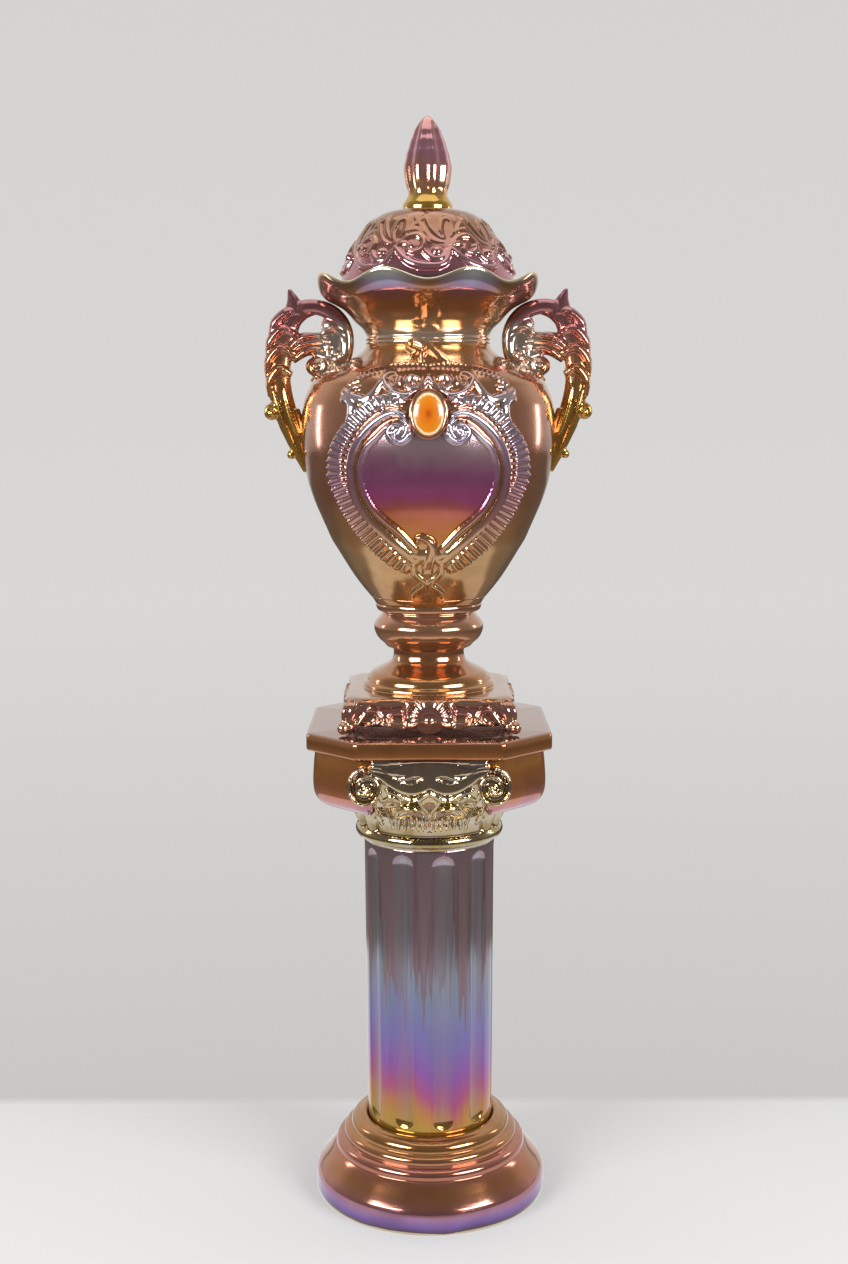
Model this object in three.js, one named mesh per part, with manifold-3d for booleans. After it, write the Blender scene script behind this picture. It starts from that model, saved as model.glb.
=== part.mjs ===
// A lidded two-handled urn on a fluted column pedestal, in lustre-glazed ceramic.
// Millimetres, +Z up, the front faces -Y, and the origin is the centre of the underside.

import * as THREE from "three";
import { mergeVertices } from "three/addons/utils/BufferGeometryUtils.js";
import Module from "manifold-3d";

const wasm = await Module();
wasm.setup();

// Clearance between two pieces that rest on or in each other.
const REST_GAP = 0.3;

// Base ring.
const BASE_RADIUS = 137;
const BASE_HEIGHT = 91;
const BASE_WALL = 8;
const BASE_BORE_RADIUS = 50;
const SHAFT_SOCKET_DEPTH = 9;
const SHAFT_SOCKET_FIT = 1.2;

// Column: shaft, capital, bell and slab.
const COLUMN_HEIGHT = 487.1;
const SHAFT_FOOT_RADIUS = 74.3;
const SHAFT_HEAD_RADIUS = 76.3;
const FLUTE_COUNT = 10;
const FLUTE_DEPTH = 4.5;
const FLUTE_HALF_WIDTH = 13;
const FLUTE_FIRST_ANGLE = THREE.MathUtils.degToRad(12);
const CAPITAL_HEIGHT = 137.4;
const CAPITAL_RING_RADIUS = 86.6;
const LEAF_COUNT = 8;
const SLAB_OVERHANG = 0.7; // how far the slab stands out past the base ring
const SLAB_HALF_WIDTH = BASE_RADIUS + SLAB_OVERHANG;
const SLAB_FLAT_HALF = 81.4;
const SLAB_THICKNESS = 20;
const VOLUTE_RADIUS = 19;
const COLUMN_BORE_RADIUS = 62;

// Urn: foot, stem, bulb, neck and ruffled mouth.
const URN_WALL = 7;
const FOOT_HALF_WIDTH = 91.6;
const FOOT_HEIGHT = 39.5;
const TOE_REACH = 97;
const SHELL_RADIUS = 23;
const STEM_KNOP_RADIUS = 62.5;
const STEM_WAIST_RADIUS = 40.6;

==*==

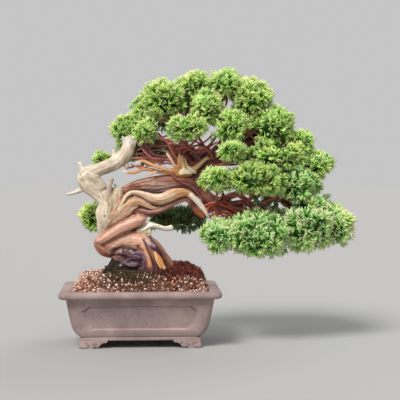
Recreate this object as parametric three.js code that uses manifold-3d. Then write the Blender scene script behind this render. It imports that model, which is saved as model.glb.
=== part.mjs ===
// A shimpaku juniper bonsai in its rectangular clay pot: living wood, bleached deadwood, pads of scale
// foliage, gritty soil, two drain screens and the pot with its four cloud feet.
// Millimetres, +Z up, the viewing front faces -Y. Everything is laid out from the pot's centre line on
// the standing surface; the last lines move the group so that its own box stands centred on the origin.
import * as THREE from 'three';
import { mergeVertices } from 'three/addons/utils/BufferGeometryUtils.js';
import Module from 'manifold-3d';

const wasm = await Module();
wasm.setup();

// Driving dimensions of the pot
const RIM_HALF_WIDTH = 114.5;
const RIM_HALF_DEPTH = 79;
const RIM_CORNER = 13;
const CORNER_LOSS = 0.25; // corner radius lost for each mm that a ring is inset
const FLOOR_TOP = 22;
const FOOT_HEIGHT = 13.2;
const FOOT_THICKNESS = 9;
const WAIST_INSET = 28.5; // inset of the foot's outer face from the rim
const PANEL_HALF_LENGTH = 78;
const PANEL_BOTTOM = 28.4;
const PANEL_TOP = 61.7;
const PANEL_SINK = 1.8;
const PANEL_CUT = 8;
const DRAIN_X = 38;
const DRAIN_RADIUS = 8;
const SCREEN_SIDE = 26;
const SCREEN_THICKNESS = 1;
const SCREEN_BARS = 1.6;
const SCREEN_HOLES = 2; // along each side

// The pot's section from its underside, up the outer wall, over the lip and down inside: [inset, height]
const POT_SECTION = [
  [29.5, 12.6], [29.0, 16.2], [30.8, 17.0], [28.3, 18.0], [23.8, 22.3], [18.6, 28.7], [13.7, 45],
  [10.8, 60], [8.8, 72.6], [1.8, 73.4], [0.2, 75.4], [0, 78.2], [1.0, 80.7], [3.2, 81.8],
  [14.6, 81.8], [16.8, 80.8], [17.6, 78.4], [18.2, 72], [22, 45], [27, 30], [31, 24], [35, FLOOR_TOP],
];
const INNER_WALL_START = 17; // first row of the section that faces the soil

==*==

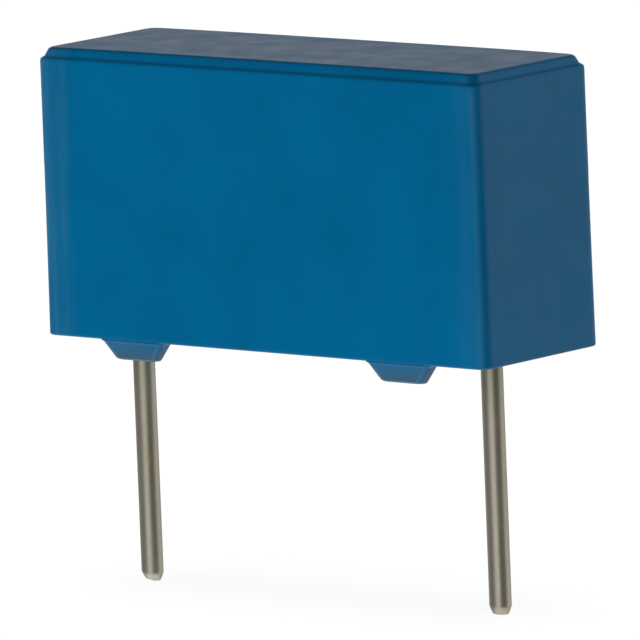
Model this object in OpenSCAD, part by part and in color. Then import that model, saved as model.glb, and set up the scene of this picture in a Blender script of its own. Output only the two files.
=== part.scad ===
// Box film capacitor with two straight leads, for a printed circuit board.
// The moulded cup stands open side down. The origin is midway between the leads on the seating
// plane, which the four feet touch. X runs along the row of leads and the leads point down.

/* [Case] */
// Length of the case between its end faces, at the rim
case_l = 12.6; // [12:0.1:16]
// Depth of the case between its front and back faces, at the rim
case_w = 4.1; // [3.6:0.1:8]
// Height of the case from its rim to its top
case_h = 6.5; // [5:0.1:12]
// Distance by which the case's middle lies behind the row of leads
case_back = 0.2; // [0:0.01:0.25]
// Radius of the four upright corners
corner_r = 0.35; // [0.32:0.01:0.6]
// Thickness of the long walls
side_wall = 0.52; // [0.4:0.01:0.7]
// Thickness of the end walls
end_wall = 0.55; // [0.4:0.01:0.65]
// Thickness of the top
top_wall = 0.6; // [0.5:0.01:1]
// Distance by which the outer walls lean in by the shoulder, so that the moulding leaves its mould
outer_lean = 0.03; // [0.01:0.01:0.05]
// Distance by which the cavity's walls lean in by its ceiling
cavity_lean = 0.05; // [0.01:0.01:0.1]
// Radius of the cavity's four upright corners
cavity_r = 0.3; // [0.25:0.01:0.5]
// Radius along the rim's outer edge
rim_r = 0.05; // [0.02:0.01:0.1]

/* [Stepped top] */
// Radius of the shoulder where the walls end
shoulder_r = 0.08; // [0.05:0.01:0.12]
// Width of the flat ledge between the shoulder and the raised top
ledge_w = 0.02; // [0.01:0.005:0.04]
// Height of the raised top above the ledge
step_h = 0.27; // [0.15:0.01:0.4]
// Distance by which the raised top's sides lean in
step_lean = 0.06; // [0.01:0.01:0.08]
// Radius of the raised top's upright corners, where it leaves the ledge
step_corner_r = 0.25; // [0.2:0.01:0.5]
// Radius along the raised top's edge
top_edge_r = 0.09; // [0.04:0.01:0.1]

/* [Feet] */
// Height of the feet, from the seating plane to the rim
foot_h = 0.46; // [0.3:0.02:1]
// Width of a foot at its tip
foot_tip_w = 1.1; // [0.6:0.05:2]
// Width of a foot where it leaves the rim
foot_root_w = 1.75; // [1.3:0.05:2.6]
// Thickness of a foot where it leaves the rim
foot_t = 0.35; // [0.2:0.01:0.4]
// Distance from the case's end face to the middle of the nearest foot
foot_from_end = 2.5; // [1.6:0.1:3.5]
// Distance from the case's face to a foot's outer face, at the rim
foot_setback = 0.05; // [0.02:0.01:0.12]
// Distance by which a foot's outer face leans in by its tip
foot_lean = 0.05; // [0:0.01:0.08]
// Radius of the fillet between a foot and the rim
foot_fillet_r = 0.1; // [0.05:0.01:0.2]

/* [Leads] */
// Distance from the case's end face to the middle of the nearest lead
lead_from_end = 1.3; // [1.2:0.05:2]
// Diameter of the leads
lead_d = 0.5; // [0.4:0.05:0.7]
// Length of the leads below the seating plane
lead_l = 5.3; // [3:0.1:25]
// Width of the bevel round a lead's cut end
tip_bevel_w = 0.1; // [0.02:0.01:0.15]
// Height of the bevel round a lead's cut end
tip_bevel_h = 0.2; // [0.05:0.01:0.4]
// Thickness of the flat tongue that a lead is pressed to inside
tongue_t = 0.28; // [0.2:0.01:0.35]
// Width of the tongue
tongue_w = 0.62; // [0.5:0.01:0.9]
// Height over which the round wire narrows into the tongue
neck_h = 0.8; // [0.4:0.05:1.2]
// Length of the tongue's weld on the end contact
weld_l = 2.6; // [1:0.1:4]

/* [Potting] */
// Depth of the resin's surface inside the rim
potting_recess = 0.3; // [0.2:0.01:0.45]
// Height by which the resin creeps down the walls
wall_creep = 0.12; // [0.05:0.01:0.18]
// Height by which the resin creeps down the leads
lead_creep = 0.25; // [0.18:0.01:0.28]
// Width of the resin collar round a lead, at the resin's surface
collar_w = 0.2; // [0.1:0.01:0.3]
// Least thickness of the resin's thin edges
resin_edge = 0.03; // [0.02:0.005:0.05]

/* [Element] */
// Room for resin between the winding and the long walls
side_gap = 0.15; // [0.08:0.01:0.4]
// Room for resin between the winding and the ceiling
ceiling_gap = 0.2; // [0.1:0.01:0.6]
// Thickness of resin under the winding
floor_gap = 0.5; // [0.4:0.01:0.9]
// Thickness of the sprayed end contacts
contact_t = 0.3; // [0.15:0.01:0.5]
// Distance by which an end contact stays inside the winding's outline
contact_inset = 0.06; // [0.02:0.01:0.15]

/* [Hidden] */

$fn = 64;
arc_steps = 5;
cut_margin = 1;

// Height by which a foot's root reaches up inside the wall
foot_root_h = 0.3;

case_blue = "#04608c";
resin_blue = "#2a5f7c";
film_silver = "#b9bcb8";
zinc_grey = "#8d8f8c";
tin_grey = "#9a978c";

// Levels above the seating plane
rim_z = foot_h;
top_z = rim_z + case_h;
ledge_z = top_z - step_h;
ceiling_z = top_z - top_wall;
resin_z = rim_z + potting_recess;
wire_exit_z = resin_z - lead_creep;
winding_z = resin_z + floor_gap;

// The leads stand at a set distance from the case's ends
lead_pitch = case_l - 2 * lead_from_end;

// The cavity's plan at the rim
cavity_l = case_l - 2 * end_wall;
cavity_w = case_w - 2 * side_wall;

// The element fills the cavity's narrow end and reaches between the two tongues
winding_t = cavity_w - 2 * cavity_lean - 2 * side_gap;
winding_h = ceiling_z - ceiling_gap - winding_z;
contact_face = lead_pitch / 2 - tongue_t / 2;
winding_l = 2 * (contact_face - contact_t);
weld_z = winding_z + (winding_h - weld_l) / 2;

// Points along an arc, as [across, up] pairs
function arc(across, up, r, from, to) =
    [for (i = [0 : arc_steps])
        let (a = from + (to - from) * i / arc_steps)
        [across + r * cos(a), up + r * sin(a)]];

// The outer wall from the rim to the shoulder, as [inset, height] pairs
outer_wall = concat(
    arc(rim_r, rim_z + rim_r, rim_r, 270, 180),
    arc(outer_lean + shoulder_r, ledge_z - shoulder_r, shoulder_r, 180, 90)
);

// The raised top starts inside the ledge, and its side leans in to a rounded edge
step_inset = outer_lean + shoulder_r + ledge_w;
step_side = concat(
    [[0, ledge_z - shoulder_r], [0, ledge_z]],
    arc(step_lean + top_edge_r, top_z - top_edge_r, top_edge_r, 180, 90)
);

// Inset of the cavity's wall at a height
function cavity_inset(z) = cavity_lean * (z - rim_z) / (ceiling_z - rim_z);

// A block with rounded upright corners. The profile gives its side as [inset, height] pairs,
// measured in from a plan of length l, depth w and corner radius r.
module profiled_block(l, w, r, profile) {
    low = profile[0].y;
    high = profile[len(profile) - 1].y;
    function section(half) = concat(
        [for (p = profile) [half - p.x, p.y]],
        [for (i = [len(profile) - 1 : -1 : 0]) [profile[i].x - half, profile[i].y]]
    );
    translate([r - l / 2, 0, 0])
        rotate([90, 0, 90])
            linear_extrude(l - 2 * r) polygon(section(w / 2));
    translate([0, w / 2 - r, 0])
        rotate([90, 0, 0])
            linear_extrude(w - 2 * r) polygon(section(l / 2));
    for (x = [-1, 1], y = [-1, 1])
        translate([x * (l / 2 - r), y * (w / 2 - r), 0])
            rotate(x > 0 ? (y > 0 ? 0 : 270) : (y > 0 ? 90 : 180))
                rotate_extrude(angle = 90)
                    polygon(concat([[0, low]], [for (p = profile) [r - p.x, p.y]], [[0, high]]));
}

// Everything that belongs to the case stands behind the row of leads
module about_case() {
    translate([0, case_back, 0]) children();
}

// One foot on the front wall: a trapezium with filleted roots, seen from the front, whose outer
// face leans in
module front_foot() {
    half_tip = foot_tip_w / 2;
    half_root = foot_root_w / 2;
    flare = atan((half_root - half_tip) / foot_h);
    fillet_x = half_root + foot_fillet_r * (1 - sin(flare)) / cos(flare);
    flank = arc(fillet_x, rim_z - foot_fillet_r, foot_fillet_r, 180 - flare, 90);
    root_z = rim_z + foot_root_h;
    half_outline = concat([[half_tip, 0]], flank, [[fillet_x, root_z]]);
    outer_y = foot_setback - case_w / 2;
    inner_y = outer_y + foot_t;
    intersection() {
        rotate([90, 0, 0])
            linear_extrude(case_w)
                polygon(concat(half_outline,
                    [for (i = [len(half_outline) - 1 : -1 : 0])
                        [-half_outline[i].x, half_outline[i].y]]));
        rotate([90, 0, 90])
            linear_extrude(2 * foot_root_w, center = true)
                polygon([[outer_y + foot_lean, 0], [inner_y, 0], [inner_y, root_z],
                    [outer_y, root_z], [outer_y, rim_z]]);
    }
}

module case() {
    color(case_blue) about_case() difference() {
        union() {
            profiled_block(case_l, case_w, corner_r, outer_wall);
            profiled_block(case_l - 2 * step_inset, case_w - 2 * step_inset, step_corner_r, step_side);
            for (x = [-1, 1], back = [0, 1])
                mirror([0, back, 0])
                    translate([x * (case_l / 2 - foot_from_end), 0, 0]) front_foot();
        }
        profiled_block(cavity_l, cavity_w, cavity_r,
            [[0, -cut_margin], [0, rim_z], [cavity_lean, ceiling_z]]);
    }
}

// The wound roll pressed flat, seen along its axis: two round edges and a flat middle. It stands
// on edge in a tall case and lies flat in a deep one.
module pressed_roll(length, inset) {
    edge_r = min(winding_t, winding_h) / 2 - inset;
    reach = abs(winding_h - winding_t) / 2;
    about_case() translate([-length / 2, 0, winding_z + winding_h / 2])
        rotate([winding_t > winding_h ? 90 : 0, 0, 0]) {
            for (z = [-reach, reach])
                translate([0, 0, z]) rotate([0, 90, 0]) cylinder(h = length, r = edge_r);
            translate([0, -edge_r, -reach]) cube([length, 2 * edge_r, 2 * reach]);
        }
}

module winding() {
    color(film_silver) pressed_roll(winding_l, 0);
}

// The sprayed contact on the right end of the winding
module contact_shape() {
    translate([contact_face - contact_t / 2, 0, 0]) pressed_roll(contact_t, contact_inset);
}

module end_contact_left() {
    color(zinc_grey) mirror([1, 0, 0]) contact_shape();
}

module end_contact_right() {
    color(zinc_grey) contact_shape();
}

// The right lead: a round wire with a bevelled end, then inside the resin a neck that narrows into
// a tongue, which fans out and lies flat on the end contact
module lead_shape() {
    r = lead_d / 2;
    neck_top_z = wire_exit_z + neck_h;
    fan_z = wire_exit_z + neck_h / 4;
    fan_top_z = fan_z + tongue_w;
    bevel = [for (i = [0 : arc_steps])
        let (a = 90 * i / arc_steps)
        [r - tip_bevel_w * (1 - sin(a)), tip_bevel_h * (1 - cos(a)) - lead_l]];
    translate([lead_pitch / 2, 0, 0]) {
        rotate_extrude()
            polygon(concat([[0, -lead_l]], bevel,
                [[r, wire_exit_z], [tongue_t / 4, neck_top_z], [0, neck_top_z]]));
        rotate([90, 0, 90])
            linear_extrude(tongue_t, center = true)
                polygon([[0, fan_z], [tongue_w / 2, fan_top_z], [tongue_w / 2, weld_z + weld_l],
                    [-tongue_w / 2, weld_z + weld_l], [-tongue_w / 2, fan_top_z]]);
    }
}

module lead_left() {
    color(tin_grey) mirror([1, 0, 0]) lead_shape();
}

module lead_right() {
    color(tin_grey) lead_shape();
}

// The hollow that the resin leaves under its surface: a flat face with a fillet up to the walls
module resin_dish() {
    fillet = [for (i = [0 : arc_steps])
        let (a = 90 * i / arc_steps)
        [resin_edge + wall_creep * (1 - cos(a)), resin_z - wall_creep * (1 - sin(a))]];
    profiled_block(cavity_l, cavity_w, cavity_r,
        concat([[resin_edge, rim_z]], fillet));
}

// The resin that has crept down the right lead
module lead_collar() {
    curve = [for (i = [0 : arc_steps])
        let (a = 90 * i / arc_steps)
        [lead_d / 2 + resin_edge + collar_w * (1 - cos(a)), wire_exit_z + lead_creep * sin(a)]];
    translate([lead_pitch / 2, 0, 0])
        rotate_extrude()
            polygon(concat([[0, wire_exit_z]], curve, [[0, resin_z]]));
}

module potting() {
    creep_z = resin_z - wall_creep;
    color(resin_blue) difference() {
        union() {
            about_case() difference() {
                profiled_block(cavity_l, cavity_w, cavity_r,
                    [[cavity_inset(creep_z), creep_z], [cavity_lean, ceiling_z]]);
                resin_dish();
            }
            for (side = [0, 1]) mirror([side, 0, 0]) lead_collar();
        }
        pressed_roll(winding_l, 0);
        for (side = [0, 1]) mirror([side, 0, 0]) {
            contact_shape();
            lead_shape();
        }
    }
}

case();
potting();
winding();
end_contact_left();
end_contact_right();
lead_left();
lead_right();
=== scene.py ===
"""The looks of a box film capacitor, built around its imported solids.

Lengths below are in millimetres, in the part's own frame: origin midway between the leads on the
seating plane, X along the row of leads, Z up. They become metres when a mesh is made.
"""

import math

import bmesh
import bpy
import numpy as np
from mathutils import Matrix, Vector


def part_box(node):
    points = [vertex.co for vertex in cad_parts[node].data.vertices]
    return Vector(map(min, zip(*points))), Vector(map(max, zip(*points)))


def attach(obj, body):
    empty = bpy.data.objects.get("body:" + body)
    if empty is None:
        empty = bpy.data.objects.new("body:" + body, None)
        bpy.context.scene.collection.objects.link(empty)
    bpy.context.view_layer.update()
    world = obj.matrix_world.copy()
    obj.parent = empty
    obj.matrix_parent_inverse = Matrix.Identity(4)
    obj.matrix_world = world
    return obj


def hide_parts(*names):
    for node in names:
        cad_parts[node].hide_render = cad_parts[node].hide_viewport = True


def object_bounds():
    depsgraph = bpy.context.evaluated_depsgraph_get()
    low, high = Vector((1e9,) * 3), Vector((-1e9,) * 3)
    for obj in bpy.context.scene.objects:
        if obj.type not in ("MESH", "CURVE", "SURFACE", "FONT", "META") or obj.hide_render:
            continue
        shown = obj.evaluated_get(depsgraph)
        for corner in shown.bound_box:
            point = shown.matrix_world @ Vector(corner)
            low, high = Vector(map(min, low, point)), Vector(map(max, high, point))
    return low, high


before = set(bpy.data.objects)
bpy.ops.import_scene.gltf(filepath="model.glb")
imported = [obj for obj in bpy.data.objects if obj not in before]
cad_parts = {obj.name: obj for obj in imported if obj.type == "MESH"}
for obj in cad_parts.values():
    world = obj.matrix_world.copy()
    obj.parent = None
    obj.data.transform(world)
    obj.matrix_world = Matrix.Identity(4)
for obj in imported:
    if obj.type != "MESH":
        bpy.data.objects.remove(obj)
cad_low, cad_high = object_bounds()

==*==

Extract the span of lines that starts with the line containing "Model this object in OpenSCAD, part" and ends with the line containing "leads point down.". Keep it exact and add nothing.

Model this object in OpenSCAD, part by part and in color. Then import that model, saved as model.glb, and set up the scene of this picture in a Blender script of its own. Output only the two files.
=== part.scad ===
// Box film capacitor with two straight leads, for a printed circuit board.
// The moulded cup stands open side down. The origin is midway between the leads on the seating
// plane, which the four feet touch. X runs along the row of leads and the leads point down.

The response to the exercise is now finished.